James Forman Sloan, popularly known as ‘Tod’ Sloan, was an American jockey who found fame, and infamy, on both sides of the Atlantic Ocean on either side of the turn of the twentieth century. Born in Bunker Hill, near Kokomo, Indiana on August 10, 1874, Sloan was originally nicknamed ‘Toad’ by his father, because on his diminutive stature. As an adult, Sloan stood just 5′ tall and weighed in at 90lb but, after riding his first winner at Fair Grounds Race Course in New Orleans, Louisiana on March 6, 1889, eventually went on to become an international superstar.

He first dominated the West Coast and, later, the East Coast, before moving to Britain in 1896, where he is credited with popularising the so-called ‘American seat’, or ‘monkey crouch’, as it was initially derided by the British. Traditionally, British jockeys sat bolt upright in the saddle, with long stirrup leathers and their legs hanging down at the sides of the horse. By contrast, Sloan shortened his stirrup leathers – although, according to photographic evidence, not by as much as some historians would have you believe – so that he could crouch low and forward over the withers of the horse, with his knees bent close to his body. In so doing, he effectively uncoupled his own movements from that of the horse, thereby reducing the burden upon it and allowing it to run faster.

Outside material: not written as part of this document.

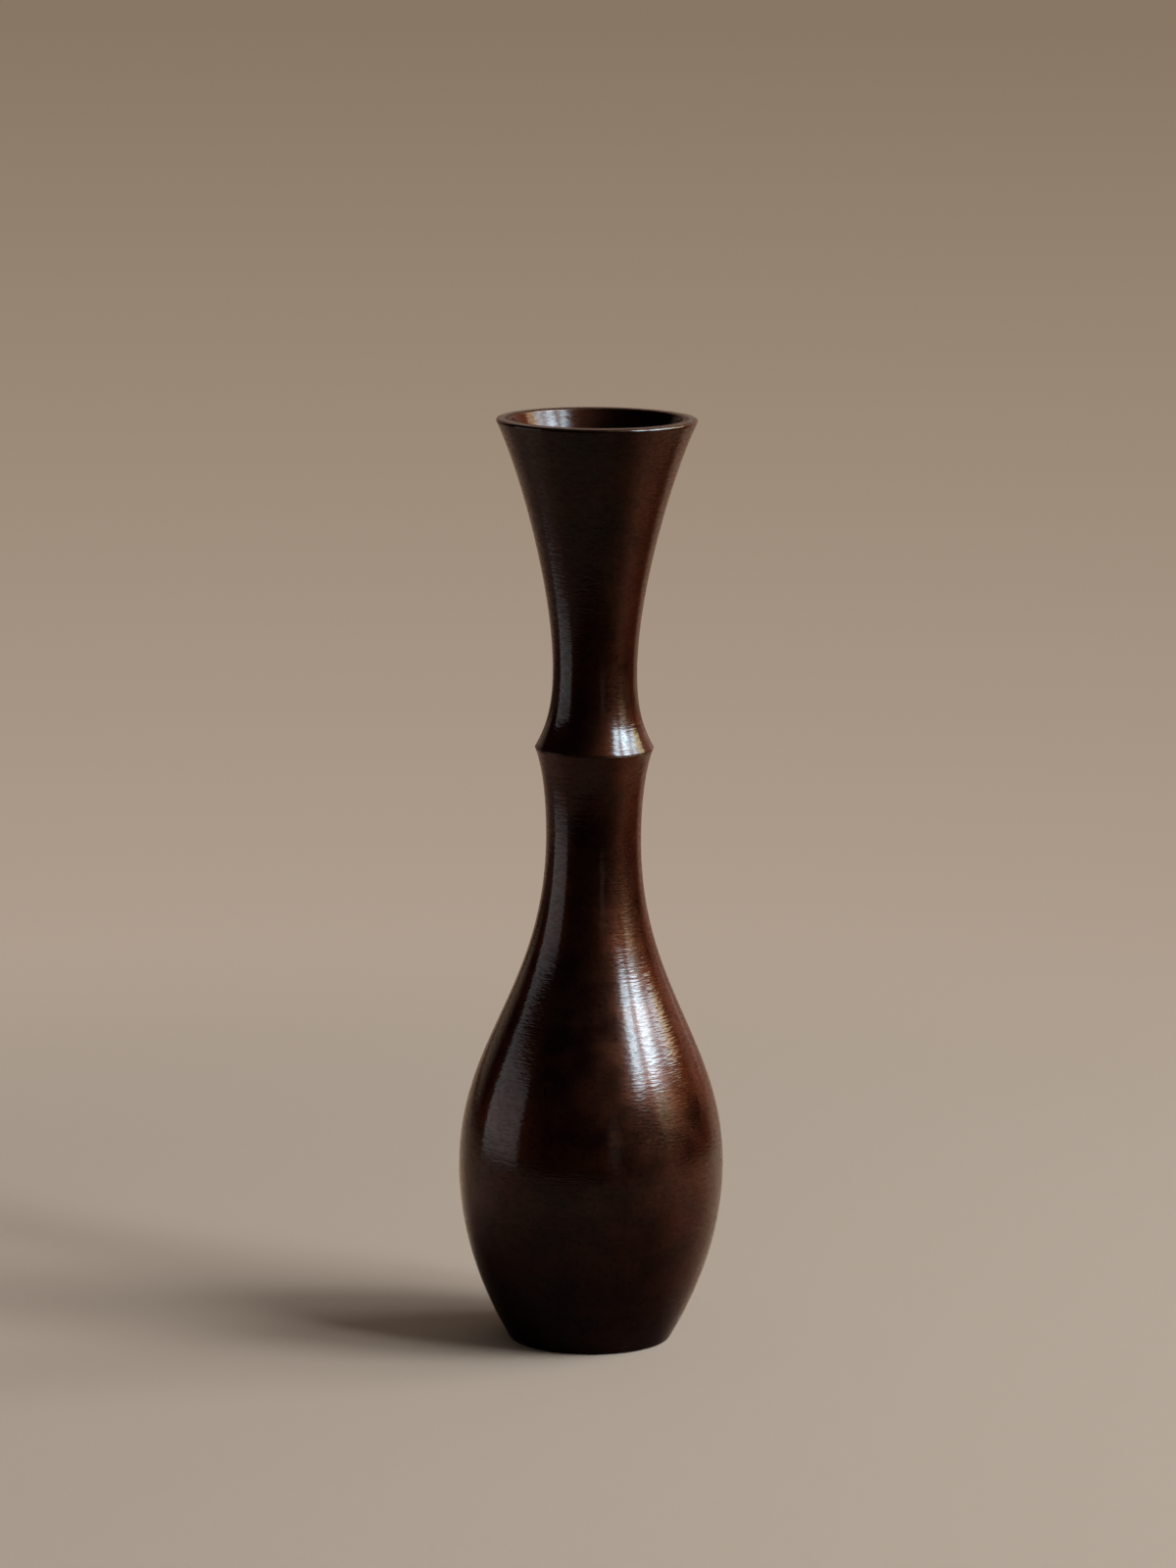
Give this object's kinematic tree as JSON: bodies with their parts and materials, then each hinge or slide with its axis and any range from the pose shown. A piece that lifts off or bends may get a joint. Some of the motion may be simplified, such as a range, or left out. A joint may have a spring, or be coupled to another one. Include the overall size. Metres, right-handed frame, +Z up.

Sloan was by no means the first jockey to ride in this way, but was, nonetheless, one of the pioneers of the new riding style in Europe. After four hugely successful seasons riding for leading owners James Keene, Pierre Lorillard, Lord William Beresford and Edward, Prince of Wales, later King Edward VII, Sloan was denied a licence by the Jockey Club for ‘ conduct prejudicial to the best interests of the sport’. He was never ‘warned off’, but never reinstated either, and his riding career was effectively over.